→ **Problem details**
Repeat exactly the lines from the start of the material below up to and including the "a tilting bed." line.

→ **Source excerpt**

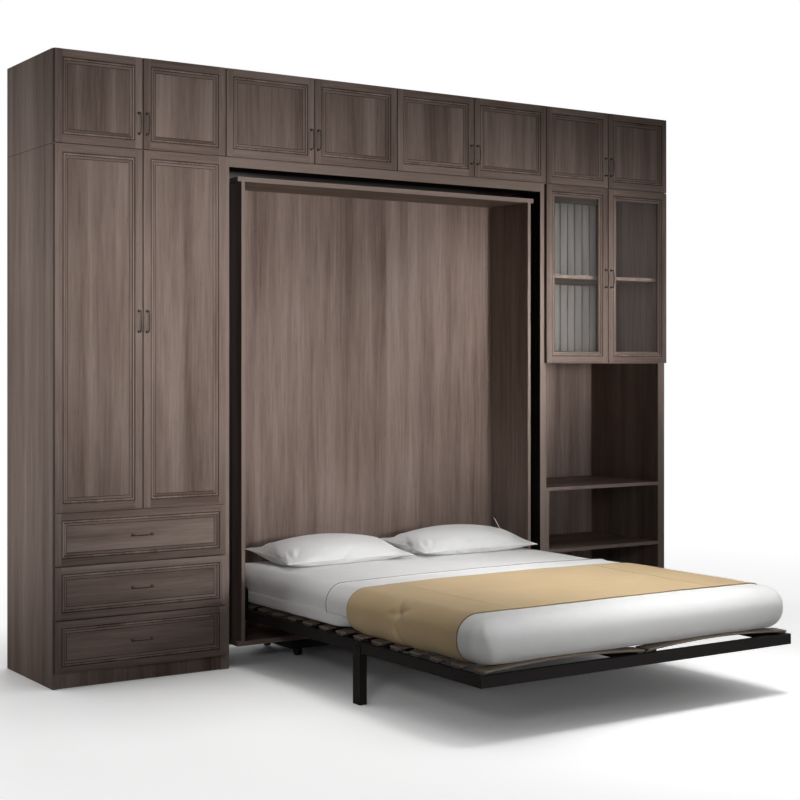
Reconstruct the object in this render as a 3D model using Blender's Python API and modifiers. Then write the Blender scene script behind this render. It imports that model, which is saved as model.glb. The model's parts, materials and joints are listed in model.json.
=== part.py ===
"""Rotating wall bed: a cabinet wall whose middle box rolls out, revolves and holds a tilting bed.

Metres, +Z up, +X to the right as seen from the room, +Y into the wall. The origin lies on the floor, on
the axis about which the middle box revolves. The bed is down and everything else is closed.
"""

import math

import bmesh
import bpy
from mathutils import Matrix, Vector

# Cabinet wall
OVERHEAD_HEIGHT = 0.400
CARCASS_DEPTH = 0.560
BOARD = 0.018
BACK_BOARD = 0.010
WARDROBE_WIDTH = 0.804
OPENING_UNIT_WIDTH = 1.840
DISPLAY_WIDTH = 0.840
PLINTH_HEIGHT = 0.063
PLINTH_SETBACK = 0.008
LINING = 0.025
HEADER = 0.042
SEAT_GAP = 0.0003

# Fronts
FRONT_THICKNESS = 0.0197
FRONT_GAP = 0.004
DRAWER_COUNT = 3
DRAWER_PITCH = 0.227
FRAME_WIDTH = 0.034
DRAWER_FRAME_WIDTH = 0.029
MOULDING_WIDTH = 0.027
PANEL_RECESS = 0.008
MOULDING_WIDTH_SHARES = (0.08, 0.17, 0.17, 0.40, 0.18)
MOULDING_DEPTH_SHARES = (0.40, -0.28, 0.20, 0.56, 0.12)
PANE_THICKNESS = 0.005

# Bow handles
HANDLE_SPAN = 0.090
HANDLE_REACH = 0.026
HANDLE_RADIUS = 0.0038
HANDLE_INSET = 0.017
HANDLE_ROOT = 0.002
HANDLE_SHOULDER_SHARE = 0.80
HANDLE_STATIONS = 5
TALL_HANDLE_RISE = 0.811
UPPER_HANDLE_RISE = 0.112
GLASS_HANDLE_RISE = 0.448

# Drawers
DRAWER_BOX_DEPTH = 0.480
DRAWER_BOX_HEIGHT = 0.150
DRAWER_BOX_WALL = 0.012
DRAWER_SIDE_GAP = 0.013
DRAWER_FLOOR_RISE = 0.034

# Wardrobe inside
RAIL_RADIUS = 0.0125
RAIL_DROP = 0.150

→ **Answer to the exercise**
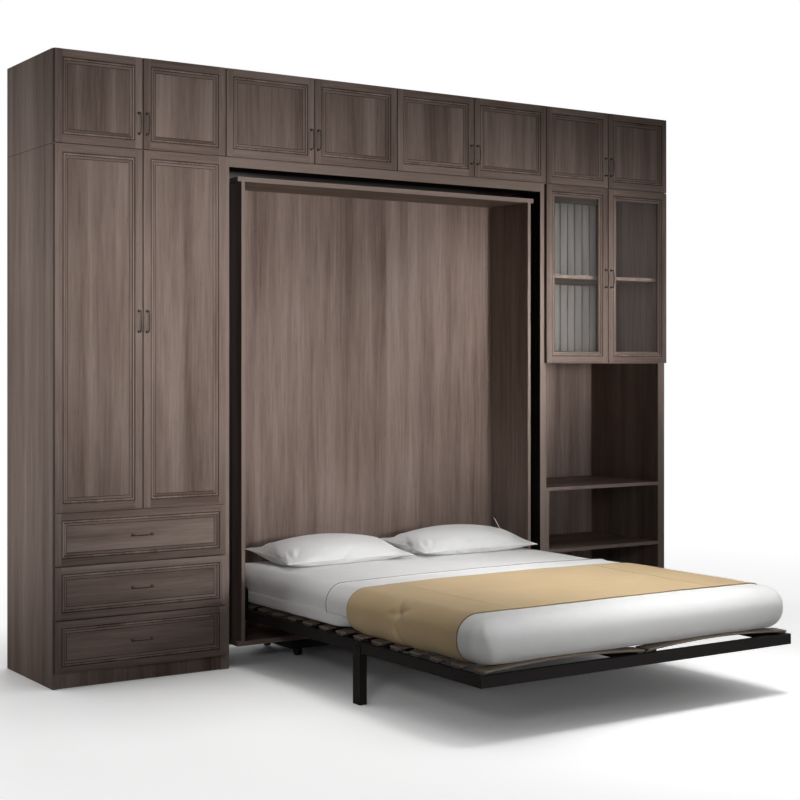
Reconstruct the object in this render as a 3D model using Blender's Python API and modifiers. Then write the Blender scene script behind this render. It imports that model, which is saved as model.glb. The model's parts, materials and joints are listed in model.json.
=== part.py ===
"""Rotating wall bed: a cabinet wall whose middle box rolls out, revolves and holds a tilting bed.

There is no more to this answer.